_Raw data_
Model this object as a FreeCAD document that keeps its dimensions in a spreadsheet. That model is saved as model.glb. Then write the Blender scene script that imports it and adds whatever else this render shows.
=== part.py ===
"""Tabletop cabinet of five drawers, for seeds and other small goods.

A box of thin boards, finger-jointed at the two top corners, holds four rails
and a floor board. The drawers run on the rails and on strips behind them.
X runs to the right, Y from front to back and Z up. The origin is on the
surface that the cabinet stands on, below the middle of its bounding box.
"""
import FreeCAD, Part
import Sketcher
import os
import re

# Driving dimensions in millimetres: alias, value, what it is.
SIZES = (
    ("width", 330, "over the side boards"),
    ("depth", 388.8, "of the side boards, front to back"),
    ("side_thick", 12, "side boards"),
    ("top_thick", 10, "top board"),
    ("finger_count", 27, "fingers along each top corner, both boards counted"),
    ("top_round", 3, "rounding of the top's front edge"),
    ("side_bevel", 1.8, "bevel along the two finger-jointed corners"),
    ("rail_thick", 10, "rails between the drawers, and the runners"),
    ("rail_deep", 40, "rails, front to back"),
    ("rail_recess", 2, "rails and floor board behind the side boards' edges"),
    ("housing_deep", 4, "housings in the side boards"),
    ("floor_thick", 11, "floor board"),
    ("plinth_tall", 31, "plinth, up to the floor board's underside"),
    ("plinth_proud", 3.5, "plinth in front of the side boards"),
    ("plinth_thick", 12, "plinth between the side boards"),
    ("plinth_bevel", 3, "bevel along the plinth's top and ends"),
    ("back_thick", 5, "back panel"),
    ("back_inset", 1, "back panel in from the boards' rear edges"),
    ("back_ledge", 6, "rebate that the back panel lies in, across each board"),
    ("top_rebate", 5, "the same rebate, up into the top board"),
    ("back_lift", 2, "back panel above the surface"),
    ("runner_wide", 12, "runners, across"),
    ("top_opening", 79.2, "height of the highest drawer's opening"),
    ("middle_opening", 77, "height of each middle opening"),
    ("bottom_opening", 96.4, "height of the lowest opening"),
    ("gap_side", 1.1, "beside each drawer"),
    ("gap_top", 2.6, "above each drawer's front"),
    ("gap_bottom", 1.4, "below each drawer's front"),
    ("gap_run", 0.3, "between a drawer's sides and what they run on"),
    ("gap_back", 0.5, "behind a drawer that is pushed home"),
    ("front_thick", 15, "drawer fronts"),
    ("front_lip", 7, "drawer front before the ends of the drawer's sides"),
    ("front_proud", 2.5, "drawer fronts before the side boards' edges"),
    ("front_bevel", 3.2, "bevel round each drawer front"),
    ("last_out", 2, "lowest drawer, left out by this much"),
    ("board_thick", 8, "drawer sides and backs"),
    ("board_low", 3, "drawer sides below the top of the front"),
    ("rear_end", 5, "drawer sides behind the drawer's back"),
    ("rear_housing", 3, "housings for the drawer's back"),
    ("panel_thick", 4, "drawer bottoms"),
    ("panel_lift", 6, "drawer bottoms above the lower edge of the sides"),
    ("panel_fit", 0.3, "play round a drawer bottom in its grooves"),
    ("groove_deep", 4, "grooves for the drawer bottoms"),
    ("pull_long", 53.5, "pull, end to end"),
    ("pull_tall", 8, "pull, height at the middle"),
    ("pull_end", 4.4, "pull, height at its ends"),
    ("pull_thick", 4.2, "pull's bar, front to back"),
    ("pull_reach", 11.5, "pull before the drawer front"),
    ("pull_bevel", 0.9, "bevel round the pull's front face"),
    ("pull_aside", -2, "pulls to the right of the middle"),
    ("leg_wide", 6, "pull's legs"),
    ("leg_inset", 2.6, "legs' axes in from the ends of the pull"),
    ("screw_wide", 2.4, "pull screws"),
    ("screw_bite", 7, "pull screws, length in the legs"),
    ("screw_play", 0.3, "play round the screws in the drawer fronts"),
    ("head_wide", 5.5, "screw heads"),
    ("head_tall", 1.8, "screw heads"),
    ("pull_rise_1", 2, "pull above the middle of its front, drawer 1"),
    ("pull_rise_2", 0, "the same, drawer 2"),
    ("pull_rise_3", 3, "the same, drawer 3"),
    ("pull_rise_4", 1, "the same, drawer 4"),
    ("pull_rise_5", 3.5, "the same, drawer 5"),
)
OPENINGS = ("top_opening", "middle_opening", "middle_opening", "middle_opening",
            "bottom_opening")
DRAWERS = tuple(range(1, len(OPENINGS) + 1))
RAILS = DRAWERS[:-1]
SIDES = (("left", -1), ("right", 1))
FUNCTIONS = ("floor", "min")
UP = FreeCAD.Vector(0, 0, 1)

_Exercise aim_
Beginning at the first line above, repeat exactly until the line containing "other small goods.", which is included.

_Answer to this exercise_
Model this object as a FreeCAD document that keeps its dimensions in a spreadsheet. That model is saved as model.glb. Then write the Blender scene script that imports it and adds whatever else this render shows.
=== part.py ===
"""Tabletop cabinet of five drawers, for seeds and other small goods.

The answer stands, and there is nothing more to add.